Lots of caveats here in the following statement: if your application is not fully leaning in to frontier model capabilities, you are probably building a previous generation product.

jsight · 2025-10-19T14:07:34 1760882854

Return? Did it run away?

I don't think anyone thought fine tuning was dead.

marcosdumay · 2025-10-19T18:42:05 1760899325

There were many comments claiming that from around the end of 2023 to shortly before ChatGPT 5 was launched.

The main claim was that new models were much better than anything you could get your hands on to fine tune.

IMO, intuitively that never made sense. But I never tested it either.
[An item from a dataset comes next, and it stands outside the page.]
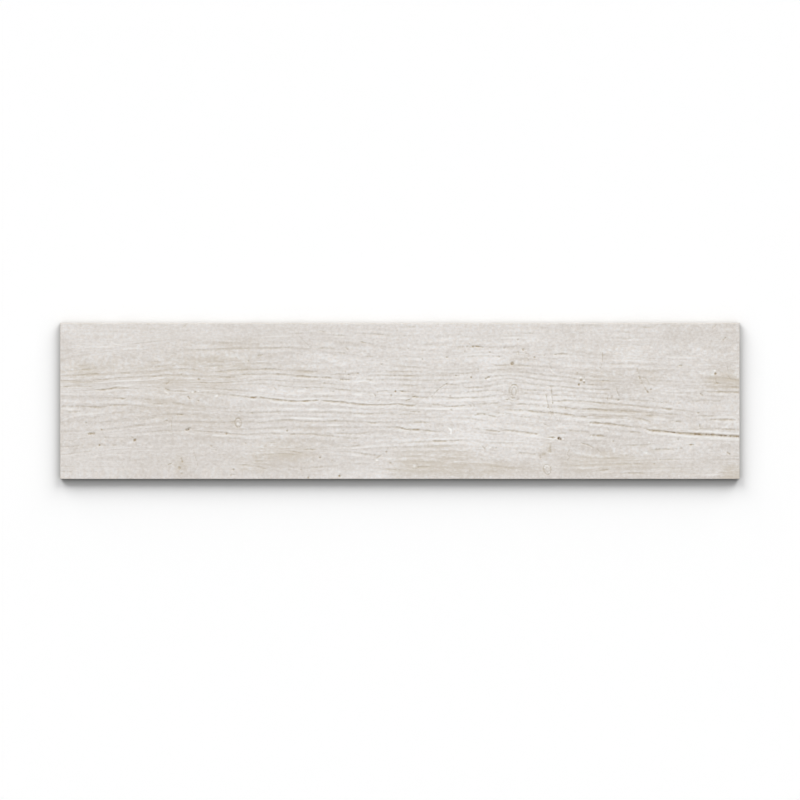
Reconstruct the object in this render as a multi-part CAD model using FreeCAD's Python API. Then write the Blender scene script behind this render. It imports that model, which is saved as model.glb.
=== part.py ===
import FreeCAD, Part
import math
import os

# A rectified porcelain plank tile, pressed, fired and ground as one piece. It lies face up.
# X runs along the plank, Y across it and Z up. The origin is the centre of its footprint,
# on the plane of the rib crests that the tile rests on. All lengths are in millimetres.

# Driving dimensions of the tile
tile_length = 1000.0
tile_width = 230.0
tile_thickness = 10.0  # from the crests of the back ribs to the face
face_arris = 0.6  # bevel that eases the ground edges round the face
back_arris = 1.2  # bevel round the back, left by the press mould

# Driving dimensions of the ribs on the back
rib_height = 0.7
rib_crest = 3.0  # width of a rib's flat crest
rib_slope = 45.0  # angle between a rib's flank and the back plane, in degrees
wanted_pitch = 24.0  # spacing of the ribs, rounded so that whole cells fill the field
plain_margin = 12.0  # plain strip from the tile's edge to the foot of the outermost ribs

# The rest follows from the dimensions above
rib_run = rib_height / math.tan(math.radians(rib_slope))  # width of a flank seen from below
crest_length = tile_length - 2 * (plain_margin + rib_run)  # the ribbed field at its crests
crest_width = tile_width - 2 * (plain_margin + rib_run)


def drafted_block(crest_x, crest_y, flare):
    """A solid from the crest plane to the back plane whose outline grows by flare on the way."""
    half_x = crest_x / 2
    half_y = crest_y / 2
    foot_x = half_x + flare
    foot_y = half_y + flare
    # A wedge rises along Y, so it is made lying down and then stood up
    crest = (-half_x, 0, -half_y)
    foot = (-foot_y, -foot_x)
    block = Part.makeWedge(*crest, *foot, half_x, rib_height, half_y, foot_y, foot_x)
    block.rotate(FreeCAD.Vector(0, 0, 0), FreeCAD.Vector(1, 0, 0), 90)
    return block


def whole_cells(crest_span):
    """How many cells fit between the outer ribs of the field, and their exact pitch."""
    span = crest_span - rib_crest  # from the middle of the first rib to that of the last
    count = max(1, round(span / wanted_pitch))
    return count, span / count


def back_ribs():
    """The lattice of ribs that keys into the bedding: a low field pierced by a grid of cells."""
    field = drafted_block(crest_length, crest_width, rib_run)
    count_x, pitch_x = whole_cells(crest_length)
    count_y, pitch_y = whole_cells(crest_width)
    cell = drafted_block(pitch_x - rib_crest, pitch_y - rib_crest, -rib_run)
    cells = []
    for column in range(count_x):
        for row in range(count_y):
            x = (column - (count_x - 1) / 2) * pitch_x
            y = (row - (count_y - 1) / 2) * pitch_y
            cells.append(cell.translated(FreeCAD.Vector(x, y, 0)))
    print(f"back ribs: {count_x} by {count_y} cells, pitch {pitch_x:.2f} by {pitch_y:.2f} mm")
    return field.cut(Part.makeCompound(cells))


def edges_in_plane(shape, z):
    """The edges of a shape that lie wholly at height z."""
    return [e for e in shape.Edges if all(abs(v.Z - z) < 1e-6 for v in e.Vertexes)]


def ground_slab():
    """The body above the back plane, with its square ground sides and both arrises."""
    corner = FreeCAD.Vector(-tile_length / 2, -tile_width / 2, rib_height)
    slab = Part.makeBox(tile_length, tile_width, tile_thickness - rib_height, corner)
    slab = slab.makeChamfer(face_arris, edges_in_plane(slab, tile_thickness))
    return slab.makeChamfer(back_arris, edges_in_plane(slab, rib_height))


def main():
    os.makedirs("parts", exist_ok=True)
    tile = ground_slab().fuse(back_ribs()).removeSplitter()
    solid = tile.Solids[0]
    print(f"plank tile: {len(tile.Solids)} solid, {len(solid.Faces)} faces, valid {solid.isValid()}")
    print(f"volume {solid.Volume / 1e6:.4f} litres")
    solid.exportStep("parts/plank_tile.step")


main()
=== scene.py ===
# Dresses the pale wood-look porcelain plank: the pressed and printed face with its growth rings,
# cracks, knots and pits, the ground sides and the ribbed back, on a white table under soft light.
# Lengths are in metres, and the lists of marks on the face are in millimetres from its middle.
import math

import bmesh
import bpy
import numpy as np
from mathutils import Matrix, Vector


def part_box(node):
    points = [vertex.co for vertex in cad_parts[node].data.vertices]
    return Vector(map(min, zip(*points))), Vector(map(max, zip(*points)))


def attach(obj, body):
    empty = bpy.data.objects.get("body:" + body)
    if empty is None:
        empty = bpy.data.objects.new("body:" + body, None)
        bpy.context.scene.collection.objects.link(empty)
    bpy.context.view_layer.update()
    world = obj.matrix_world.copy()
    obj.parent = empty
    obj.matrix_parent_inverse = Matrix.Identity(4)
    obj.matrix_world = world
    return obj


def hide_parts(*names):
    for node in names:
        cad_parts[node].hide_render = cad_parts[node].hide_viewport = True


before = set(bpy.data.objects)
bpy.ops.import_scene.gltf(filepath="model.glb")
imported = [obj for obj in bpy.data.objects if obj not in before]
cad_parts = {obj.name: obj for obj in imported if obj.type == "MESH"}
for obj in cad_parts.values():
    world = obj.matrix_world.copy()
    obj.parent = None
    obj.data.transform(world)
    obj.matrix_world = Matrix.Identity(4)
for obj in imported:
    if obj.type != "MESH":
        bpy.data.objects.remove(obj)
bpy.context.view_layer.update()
mm = 0.001
tiny = 0.01 * mm  # nearer than this, two places are the same
print("scene: frame loaded")


# Shared helpers for node trees and colours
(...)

spacecadet · 2025-10-19T15:16:35 1760886995

For some of us fine-tuning is a constant activity...

CuriouslyC · 2025-10-19T11:08:39 1760872119

Fine tuning by pretraining over a RL tuned model is dumb AF. RL task tuning works quite well.

HarHarVeryFunny · 2025-10-19T12:00:20 1760875220

You may have no choice in how the model you are fine tuning was trained, and may have no interest in verticals it was RL tuned for.

In any case, platforms like tinker.ai support both SFT and RL.

CuriouslyC · 2025-10-19T12:31:06 1760877066

Why would you choose a model where the trained in priors don't match your use case? Also, keep in mind that RL'd in behavior includes things like reasoning and how to answer questions correctly, so you're literally taking smart models and making them dumber by doing SFT. To top it off, SFT only produces really good results when you have traces that closely model the actual behavior you're trying to get the model to display. If you're just trying to fine tune in a knowledge base, a well tuned RAG setup + better prompts win every time.

imcritic · 2025-10-19T12:36:53 1760877413

Because you need a solution for your problem and the available tools are what they are and nothing else and you don't have enough resources to train your own model.